Unfortunately, not all of the existing anti-arrhythmic treatments are well tolerated. Gastrointestinal side effects (nausea, vomiting, diarrhoea, pain, etc) are common with some class 1 compounds. Visual disturbances and urinary retention may occur, as well as blood dyscrasias and moderate to severe skin rashes can develop with specific treatments.
Beta-blockers are generally well tolerated, but all anti-arrhythmic medicines must always be given with caution, as they may actually be pro-arrhythmic in certain situations: a potentially life-threatening abnormal heart rhythm has been observed during their use. Antagonists of vitamin K are used in AF patients to prevent stroke-inducing blood clots. These compounds are effective anticoagulants as they interfere with the synthesis of several clotting factors in the liver.
Three new anti-arrhythmic compounds have reached the Phase 3 stage. One has shown positive effects in earlier trials in preventing recurrence of atrial fibrillation and in the re-establishment of a normal heartbeat.
Another, a new class 3 anti-arrhythmic, is somewhat further advanced in Phase 3 studies in AF and paroxysmal supraventricular tachycardia (PSVT), a serious arrhythmia that is otherwise mainly treated by surgery. Thirdly, another class 3 potassium channel blocker is in advanced clinical development.
A further approach is a dual potassium + calcium channel blocker in Phase 2 trial. Compounds in this class are thought to have less risk of being pro-arrhythmic, which would make them valuable alternatives.
Also in Phase 2 trials are a 5HT₄ receptor antagonist, another class 3 compound and an indirect thrombin inhibitor, which is being evaluated for its ability to prevent stroke in patients with AF. Another ATP-dependent potassium channel blocker is in Phase 2 trial in ventricular arrhythmia. One research group has a selective adenosine A₁ receptor agonist in Phase 3 trial in PSVT and in Phase 2 trial for AF.
Blocking the angiotensin-2 type 1 receptor has been observed to reduce the incidence of episodes of AF in patients with paroxysmal disease and several of the medications of the angiotensin receptor blockers class already available for use to treat hypertension are now being explored for their possible use in AF.
Compounds are being studied in paroxysmal AF, for AF prevention and prevention of cardiac remodelling in those at risk of AF and for the reduction of recurrence in patients who have been treated for persistent atrial fibrillation.
At the Phase 2 stage, there are compounds in development as an alternative to existing anticoagulants for the prevention of stroke in AF. Also new at Phase 2 is a molecule which works by a process known as gap junction modulation and is the first potential anti-arrhythmic to use this approach.
Human embryonic stem (ES) cells may open another avenue in cardiac arrhythmia research.

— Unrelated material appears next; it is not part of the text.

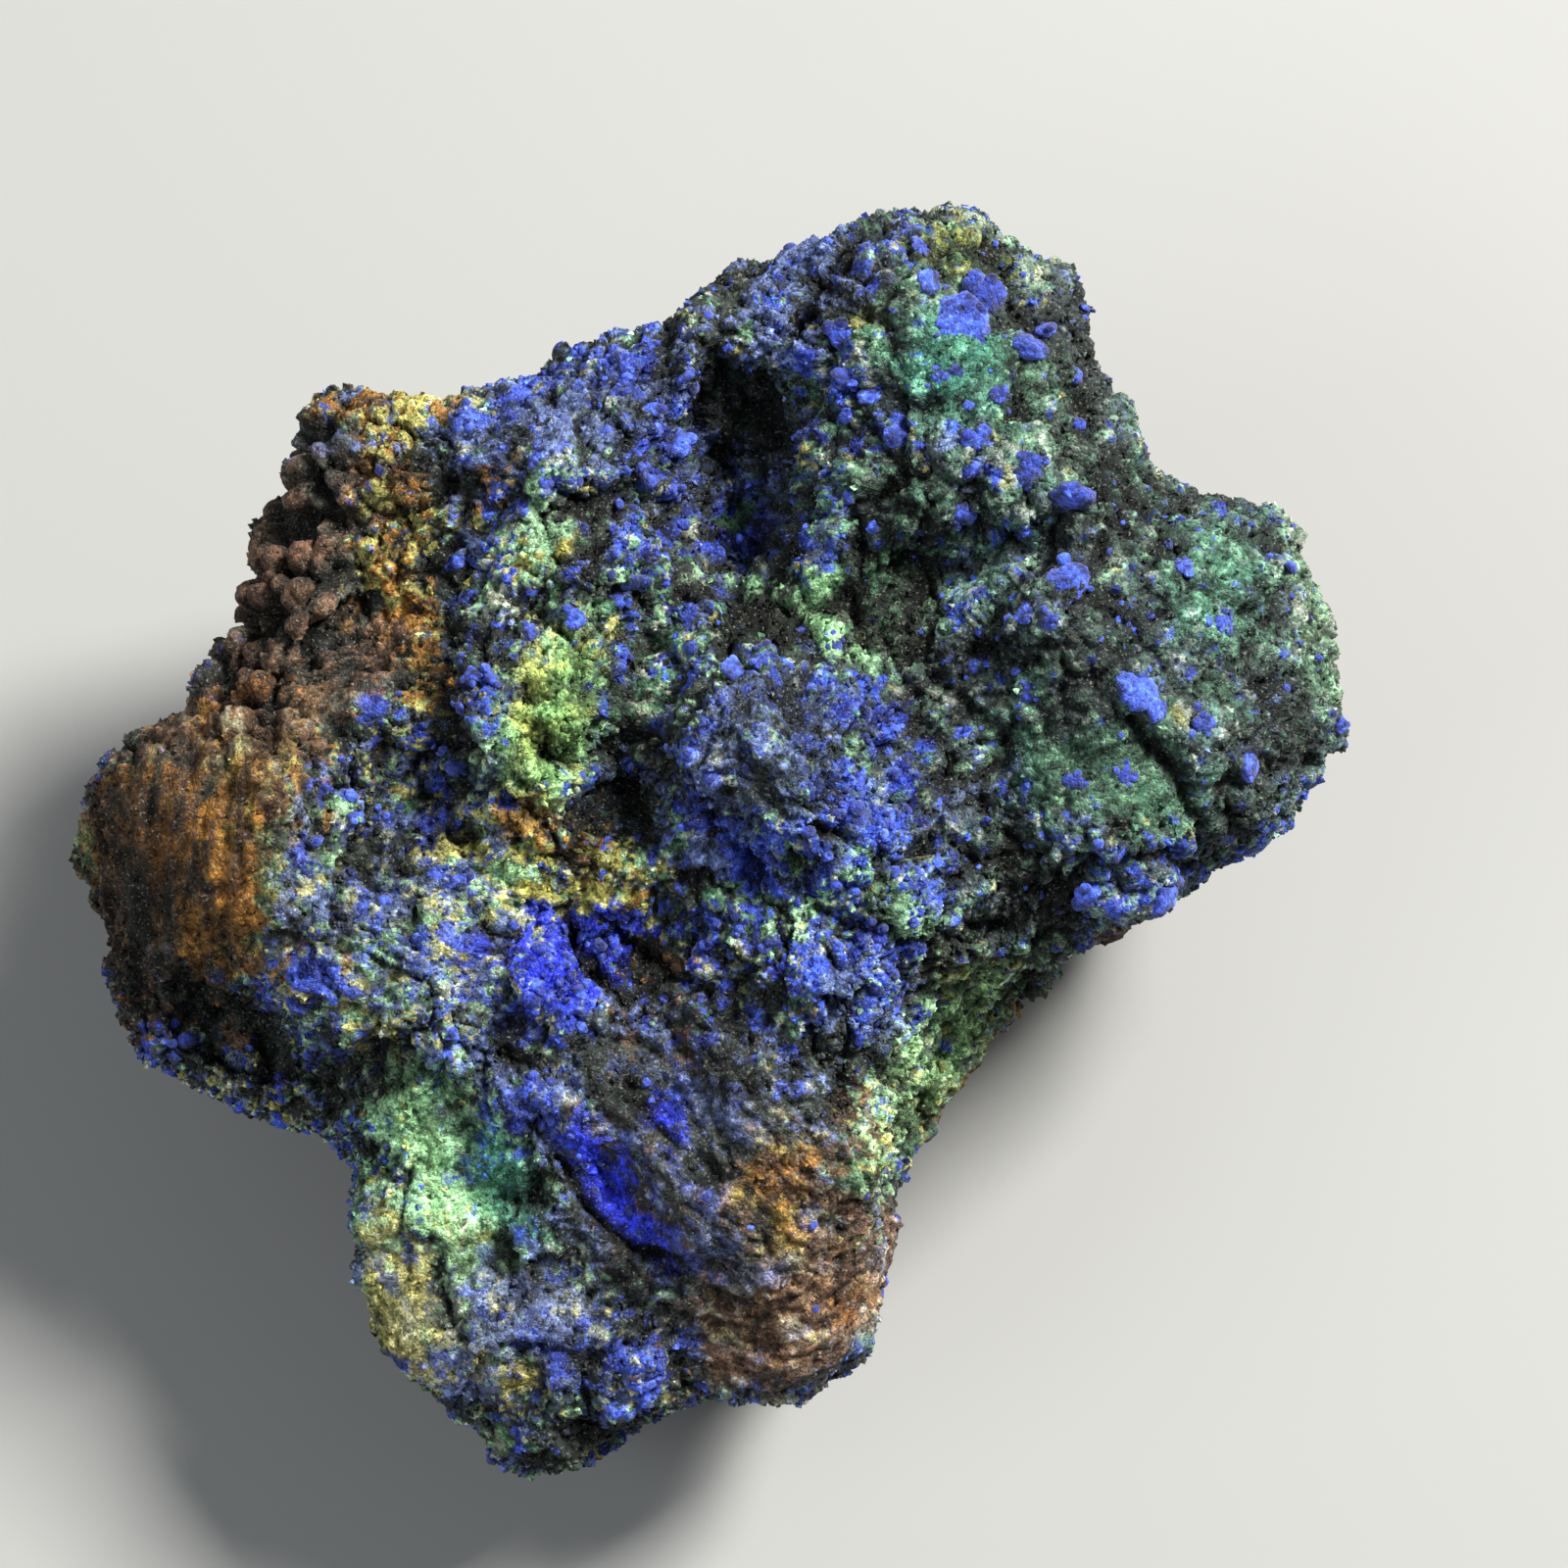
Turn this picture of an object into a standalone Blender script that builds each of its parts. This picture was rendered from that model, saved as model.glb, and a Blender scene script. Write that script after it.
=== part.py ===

ES cells are pluripotent cells capable of developing into specific cell types of all three germ layers including heart muscle cells (cardiomyocytes).
Ongoing research is focused on optimising the differentiation of human ES cells into cardiomyocytes and characterisation of the resulting cardiomyocytes. Ultimately, these cells could have tremendous potential for cell-based therapies and could also provide useful cell culture models for a variety of basic research in cardiac arrythmia.
Research in arrhythmias remains difficult and none of the compounds discussed above is likely to bring a radical shift in treatment. However, continuing incremental steps and improvements in effectiveness and tolerability are bringing worthwhile progress in the treatment of these difficult heart conditions.